In June, Eldridge took a cue from the marriage equality fight by launching Protect Our Democracy, a PAC/nonprofit focused on promoting the issue of political money reform. Protect Our Democracy's main goal: introducing publicly financed matching campaign contributions to New York state. It plans on working with a coalition of progressive groups to replicate New York City's practice of matching every dollar given by small campaign donors (up to $175 each) with $6 in taxpayer money. By supersizing small-dollar gifts, the thinking goes, candidates will listen to ordinary supporters more than corporations, unions, lobbyists, and trade groups. Such a plan would also encourage candidates who aren't wealthy or well connected. According to an analysis by the Campaign Finance Institute, New York City's system works as intended: The number of small donors to competitive candidates has spiked by 29 percent, and the overall share of small donations (not including public matching funds) has jumped 26 percent.

The annual cost to taxpayers for a statewide version of this public financing system, Eldridge says, would be negligible—$3 or $4 per New Yorker. That's central to his pitch: For the cost of a latte, citizens can curb big-money politics.

New York could use the overhaul, critics say. Between 1976 and 2010, more public officials in the Empire State were convicted for corruption than anywhere else in the United States, according to researchers at the University of Illinois-Chicago. Reformers blame this rampant sleaze on the state's lax campaign laws: Individuals can give candidates up to $150,000; corporations and their subsidiaries can give up to $5,000. The State Integrity Investigation project recently gave New York a D- for campaign finance on its Corruption Risk Report Card. Albany, for many New Yorkers, is shorthand for dysfunction and graft.

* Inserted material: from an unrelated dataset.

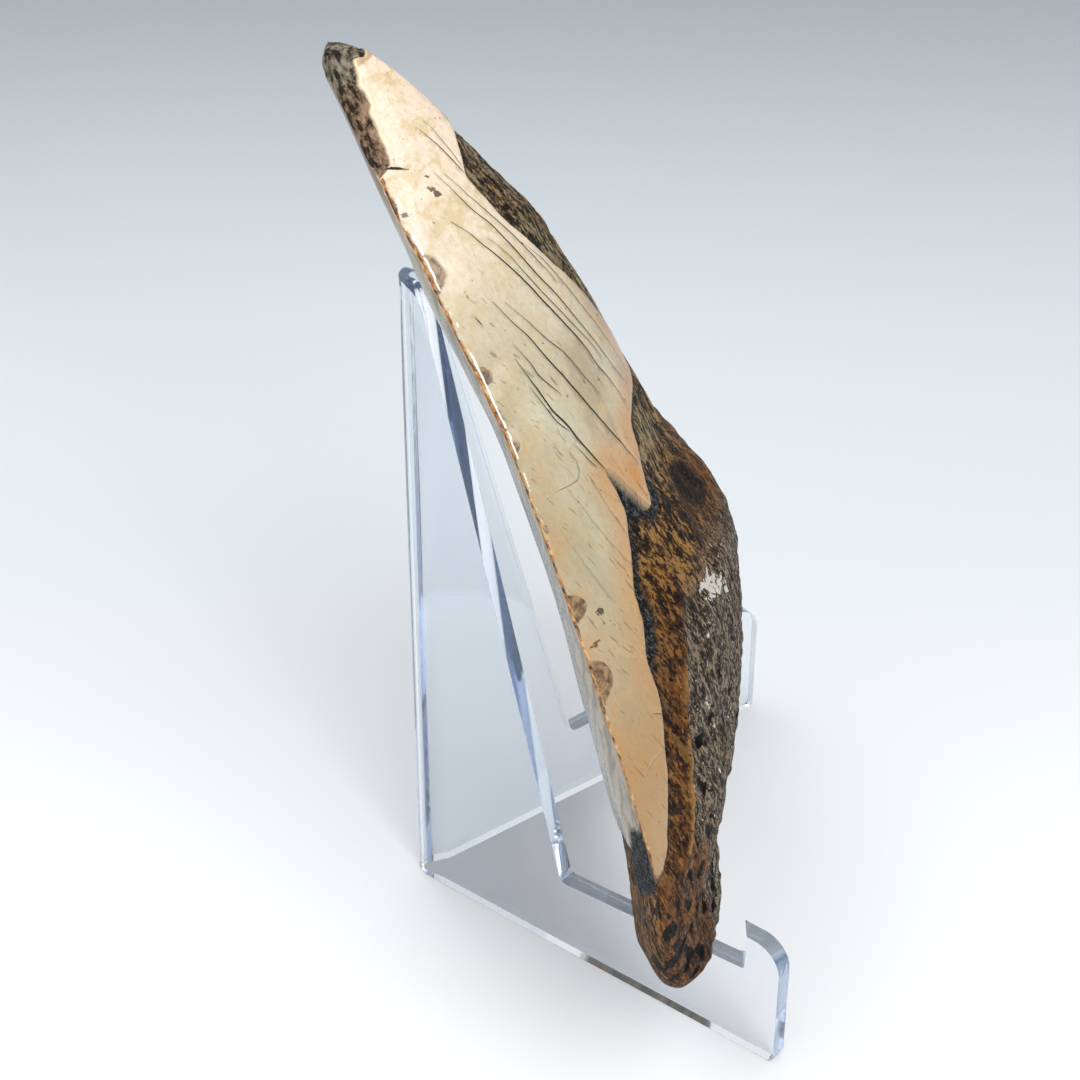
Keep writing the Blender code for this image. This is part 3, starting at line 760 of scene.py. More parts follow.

Reform advocates have long advocated a small-donor matching system. What makes Eldridge's campaign different is the unlikely coalition of supporters he has cobbled together. He hired former Karl Rove protégé Bill Smith to lead Protect Our Democracy's political team, and the effort's supporters include economist Jeffrey Sachs, former Securities and Exchange Commission chair (and George W. Bush appointee) William Donaldson, and former New York City Mayor Ed Koch. Media executive Barry Diller and gay philanthropist Jon Stryker, both high-profile Democratic donors, have also contributed to Protect Our Democracy.

This fall, Eldridge says, his group's PAC will run ads attacking anti-reform lawmakers and backing advocates of change. Then, postelection, its nonprofit 501(c)(4) (which does not have to disclose its donors) will build support for the overhaul. Eldridge notes the irony of this well-funded strategy, but he says it's necessary to rouse the public. Ideally, he explains, the Legislature will take up campaign reform in December, when memories of super-PACs and the big money behind this year's election are still fresh. Americans already say they're disgusted with the influence of money in politics; 67 percent of respondents in an Associated Press poll said there should be limits on federal campaign contributions.

Of course, none of this matters without Cuomo's support. During his 2010 campaign, he declared that New York's existing laws "fail to prevent the dominance of wealthy contributors and special interests in our government" and called for public financing. In August, he previewed three policy priorities for the rest of his term; public financing was one of them. Activists believe that Cuomo thinks campaign reform can boost his already stratospheric approval rating—and his visibility outside the state. Reformers also see him as a future presidential candidate who could take the fight against special interest cash national. (A spokesman for the governor did not respond to interview requests.)

Ultimately, Eldridge, his donors, and his allies see their effort in New York as a potential model for other states. "It's like the old showbiz line," says Nick Nyhart, president of the pro-reform group Public Campaign. "If you can make it here, you can make it anywhere."